**** RECORD LIST ****

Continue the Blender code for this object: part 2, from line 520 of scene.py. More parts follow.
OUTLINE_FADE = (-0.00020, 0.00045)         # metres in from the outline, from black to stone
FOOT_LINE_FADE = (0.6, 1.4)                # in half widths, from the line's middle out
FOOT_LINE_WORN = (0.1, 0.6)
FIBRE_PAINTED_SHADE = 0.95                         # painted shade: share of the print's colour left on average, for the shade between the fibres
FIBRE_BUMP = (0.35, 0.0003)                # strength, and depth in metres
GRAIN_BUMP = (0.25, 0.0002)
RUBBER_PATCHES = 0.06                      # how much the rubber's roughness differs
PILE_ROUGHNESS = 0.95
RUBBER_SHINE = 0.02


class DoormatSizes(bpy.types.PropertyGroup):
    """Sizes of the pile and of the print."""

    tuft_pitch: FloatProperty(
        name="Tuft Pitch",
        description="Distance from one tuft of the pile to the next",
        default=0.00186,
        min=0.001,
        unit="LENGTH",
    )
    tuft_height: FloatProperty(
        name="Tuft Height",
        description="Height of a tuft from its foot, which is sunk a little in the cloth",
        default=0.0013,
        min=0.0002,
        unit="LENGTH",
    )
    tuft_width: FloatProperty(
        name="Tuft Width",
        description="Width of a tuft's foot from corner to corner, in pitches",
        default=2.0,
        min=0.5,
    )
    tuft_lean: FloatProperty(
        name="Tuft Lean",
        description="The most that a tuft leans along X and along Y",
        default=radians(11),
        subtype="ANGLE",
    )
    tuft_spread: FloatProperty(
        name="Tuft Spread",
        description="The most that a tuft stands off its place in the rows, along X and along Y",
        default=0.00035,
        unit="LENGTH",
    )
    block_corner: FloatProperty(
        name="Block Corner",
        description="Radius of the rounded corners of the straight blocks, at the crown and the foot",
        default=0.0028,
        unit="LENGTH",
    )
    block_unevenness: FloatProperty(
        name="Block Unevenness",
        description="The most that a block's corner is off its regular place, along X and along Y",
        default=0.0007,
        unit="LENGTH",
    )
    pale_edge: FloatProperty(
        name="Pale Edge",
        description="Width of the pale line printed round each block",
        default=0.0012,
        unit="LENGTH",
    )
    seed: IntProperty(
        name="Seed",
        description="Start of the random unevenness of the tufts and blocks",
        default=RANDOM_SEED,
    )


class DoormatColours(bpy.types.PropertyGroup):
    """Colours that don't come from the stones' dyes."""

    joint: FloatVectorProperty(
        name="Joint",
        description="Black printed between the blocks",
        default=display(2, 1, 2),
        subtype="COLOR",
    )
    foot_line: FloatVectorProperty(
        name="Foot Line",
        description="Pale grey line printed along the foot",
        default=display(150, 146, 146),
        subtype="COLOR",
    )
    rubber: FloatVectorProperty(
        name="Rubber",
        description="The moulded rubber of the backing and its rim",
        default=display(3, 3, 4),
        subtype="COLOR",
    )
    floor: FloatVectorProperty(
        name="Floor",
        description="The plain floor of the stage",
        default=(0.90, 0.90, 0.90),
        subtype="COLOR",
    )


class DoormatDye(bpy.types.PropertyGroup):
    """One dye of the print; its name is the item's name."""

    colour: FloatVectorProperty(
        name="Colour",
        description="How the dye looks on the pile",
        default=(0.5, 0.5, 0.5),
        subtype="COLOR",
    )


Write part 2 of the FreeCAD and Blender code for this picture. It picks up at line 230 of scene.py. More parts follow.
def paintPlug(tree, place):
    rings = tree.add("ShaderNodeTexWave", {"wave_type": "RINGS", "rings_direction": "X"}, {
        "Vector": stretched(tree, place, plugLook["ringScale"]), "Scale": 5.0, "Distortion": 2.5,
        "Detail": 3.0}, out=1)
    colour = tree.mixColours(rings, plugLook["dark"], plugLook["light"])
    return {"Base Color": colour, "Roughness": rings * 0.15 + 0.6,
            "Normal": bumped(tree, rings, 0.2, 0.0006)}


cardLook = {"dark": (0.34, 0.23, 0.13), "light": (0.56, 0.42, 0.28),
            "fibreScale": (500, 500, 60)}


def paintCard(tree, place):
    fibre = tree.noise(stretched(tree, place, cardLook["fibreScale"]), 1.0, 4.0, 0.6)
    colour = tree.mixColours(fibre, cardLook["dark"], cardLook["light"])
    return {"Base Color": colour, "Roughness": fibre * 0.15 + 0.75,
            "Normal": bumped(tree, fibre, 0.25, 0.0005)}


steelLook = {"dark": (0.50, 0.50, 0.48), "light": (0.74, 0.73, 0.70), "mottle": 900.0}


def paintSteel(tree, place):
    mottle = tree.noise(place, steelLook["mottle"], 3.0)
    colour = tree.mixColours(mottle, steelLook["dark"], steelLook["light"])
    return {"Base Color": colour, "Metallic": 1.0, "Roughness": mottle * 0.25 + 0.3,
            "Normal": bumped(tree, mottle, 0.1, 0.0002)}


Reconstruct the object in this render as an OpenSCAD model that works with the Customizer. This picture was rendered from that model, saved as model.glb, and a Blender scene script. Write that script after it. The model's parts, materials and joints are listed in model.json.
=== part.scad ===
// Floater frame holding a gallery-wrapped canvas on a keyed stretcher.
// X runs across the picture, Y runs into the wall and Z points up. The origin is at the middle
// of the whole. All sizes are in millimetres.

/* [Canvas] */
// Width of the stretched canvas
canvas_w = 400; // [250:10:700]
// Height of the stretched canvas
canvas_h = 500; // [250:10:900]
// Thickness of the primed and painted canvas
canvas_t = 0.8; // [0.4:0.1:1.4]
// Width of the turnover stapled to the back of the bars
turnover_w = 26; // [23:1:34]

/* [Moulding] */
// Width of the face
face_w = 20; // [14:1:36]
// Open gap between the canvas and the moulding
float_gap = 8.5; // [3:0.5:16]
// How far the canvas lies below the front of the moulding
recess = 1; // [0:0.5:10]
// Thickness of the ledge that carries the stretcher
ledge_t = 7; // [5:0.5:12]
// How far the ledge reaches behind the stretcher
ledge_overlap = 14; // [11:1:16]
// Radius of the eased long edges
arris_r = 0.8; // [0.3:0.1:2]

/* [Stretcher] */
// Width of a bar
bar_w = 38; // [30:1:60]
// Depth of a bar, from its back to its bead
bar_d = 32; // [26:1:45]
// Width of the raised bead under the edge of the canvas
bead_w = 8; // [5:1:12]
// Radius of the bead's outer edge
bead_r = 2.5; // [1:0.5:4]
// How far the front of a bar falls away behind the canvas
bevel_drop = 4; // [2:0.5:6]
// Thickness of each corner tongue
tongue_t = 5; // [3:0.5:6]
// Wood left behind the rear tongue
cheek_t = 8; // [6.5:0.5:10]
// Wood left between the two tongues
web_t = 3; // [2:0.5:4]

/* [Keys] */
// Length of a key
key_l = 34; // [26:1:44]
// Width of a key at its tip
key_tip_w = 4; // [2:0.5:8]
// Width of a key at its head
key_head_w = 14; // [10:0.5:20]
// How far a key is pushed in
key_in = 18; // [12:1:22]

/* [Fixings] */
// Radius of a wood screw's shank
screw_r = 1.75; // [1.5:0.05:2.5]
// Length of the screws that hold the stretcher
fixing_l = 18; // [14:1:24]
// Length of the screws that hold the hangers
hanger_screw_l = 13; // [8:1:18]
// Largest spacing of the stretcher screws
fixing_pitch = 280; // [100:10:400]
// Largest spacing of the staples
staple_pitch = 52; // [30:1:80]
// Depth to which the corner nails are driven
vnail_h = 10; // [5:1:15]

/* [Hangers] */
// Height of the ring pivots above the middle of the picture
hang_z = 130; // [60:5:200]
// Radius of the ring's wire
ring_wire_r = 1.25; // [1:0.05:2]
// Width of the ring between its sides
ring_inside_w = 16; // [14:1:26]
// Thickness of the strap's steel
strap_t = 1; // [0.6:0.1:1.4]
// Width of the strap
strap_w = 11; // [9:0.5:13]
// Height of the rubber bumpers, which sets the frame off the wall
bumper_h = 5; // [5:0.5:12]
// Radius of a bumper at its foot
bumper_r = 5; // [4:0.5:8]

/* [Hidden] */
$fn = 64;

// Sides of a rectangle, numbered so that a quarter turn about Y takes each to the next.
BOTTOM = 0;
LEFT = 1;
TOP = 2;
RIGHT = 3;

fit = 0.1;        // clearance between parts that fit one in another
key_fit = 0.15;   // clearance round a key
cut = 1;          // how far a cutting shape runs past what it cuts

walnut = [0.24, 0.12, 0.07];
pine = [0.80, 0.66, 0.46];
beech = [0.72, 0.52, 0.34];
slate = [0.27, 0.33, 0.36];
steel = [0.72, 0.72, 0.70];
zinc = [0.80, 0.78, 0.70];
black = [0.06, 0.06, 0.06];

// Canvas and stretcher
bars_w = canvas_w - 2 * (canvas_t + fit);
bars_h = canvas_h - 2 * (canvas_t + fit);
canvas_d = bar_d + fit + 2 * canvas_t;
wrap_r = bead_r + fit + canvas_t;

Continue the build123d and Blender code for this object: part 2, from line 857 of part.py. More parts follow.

****

**GOAL OF THE EXERCISE**
Write out every line of the data that holds the word "parts".

**WORKED SOLUTION**
Continue the Blender code for this object: part 2, from line 520 of scene.py. More parts follow.
Write part 2 of the FreeCAD and Blender code for this picture. It picks up at line 230 of scene.py. More parts follow.
Reconstruct the object in this render as an OpenSCAD model that works with the Customizer. This picture was rendered from that model, saved as model.glb, and a Blender scene script. Write that script after it. The model's parts, materials and joints are listed in model.json.
fit = 0.1;        // clearance between parts that fit one in another
Continue the build123d and Blender code for this object: part 2, from line 857 of part.py. More parts follow.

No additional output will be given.